Instruction >> Exactly the lines from the line with "Keep writing the" to the line with "return smooth(obj, angle)" should be extracted, both included, with no other lines.
* Begin Entries *
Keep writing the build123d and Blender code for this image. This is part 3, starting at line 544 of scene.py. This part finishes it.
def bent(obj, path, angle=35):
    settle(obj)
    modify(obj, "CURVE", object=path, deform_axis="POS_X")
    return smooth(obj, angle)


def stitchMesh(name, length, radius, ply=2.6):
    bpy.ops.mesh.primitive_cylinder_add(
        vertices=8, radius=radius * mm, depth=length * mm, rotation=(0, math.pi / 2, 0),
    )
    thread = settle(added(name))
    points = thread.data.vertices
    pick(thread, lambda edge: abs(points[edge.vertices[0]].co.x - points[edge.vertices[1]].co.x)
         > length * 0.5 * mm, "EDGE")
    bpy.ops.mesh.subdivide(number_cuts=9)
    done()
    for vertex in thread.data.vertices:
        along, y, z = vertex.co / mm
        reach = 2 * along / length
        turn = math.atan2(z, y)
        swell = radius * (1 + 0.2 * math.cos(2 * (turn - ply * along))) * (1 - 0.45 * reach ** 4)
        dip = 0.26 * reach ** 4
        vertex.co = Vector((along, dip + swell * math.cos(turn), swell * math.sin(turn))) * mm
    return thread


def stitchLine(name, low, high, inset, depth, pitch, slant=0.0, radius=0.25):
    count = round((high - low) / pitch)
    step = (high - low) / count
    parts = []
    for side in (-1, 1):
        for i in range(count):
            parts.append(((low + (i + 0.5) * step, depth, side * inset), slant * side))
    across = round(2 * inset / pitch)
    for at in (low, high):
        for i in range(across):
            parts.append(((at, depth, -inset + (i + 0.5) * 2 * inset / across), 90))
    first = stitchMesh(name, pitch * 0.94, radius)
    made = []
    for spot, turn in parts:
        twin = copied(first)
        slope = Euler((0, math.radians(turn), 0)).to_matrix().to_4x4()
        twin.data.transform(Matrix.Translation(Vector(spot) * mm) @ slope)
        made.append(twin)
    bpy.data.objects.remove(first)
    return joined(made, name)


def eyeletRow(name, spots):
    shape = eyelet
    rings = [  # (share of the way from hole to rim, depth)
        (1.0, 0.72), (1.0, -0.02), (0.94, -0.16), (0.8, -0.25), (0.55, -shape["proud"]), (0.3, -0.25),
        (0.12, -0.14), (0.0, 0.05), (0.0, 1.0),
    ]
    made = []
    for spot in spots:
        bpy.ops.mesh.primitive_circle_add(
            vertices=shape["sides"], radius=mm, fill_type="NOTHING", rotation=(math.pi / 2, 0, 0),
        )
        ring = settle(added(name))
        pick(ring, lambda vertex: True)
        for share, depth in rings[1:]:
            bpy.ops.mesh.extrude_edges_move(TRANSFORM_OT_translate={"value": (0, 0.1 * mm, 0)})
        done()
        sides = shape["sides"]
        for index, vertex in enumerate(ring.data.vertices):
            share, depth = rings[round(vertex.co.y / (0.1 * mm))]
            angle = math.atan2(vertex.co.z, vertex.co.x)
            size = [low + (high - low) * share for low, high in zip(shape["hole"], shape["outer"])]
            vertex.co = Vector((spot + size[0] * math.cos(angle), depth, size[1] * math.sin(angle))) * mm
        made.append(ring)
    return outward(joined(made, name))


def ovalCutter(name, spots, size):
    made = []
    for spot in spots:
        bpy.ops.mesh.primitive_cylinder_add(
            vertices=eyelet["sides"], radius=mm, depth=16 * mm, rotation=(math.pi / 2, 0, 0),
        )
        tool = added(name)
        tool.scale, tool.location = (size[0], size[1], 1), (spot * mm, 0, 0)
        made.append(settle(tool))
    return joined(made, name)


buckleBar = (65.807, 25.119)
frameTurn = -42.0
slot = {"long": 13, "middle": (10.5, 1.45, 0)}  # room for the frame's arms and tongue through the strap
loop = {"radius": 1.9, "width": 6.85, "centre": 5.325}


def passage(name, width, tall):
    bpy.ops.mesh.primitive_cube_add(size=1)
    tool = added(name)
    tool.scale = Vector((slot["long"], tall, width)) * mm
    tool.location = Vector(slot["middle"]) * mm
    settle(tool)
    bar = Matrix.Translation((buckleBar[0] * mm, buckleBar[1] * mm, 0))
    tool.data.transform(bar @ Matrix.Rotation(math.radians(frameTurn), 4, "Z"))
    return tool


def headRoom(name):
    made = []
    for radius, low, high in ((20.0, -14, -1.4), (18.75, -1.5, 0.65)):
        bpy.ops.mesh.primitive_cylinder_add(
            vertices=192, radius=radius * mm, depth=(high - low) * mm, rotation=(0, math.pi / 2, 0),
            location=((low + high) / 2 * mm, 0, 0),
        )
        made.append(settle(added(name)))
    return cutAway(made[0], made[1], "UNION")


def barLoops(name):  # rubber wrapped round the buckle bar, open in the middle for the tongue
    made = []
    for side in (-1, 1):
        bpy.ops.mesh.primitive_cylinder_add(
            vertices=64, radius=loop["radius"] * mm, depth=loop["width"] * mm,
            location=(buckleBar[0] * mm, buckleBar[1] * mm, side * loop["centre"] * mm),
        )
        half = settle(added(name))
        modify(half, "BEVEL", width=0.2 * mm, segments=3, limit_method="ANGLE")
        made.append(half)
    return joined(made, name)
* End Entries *
* Begin Entries *
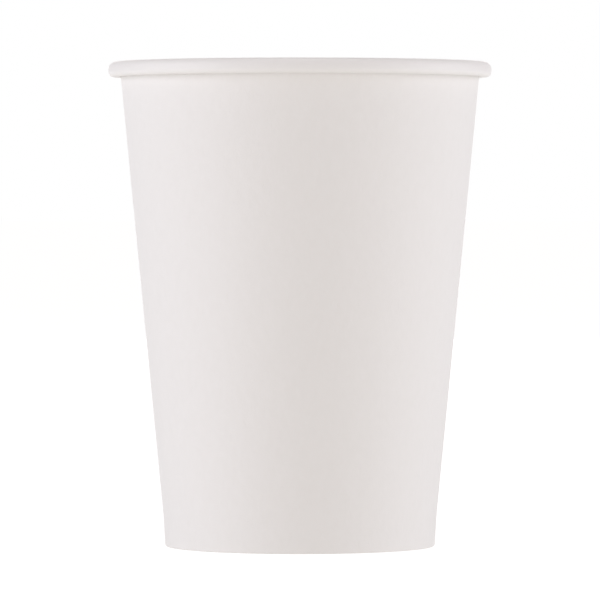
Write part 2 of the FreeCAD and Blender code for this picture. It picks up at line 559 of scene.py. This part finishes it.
* End Entries *
Solution >>
Keep writing the build123d and Blender code for this image. This is part 3, starting at line 544 of scene.py. This part finishes it.
def bent(obj, path, angle=35):
    settle(obj)
    modify(obj, "CURVE", object=path, deform_axis="POS_X")
    return smooth(obj, angle)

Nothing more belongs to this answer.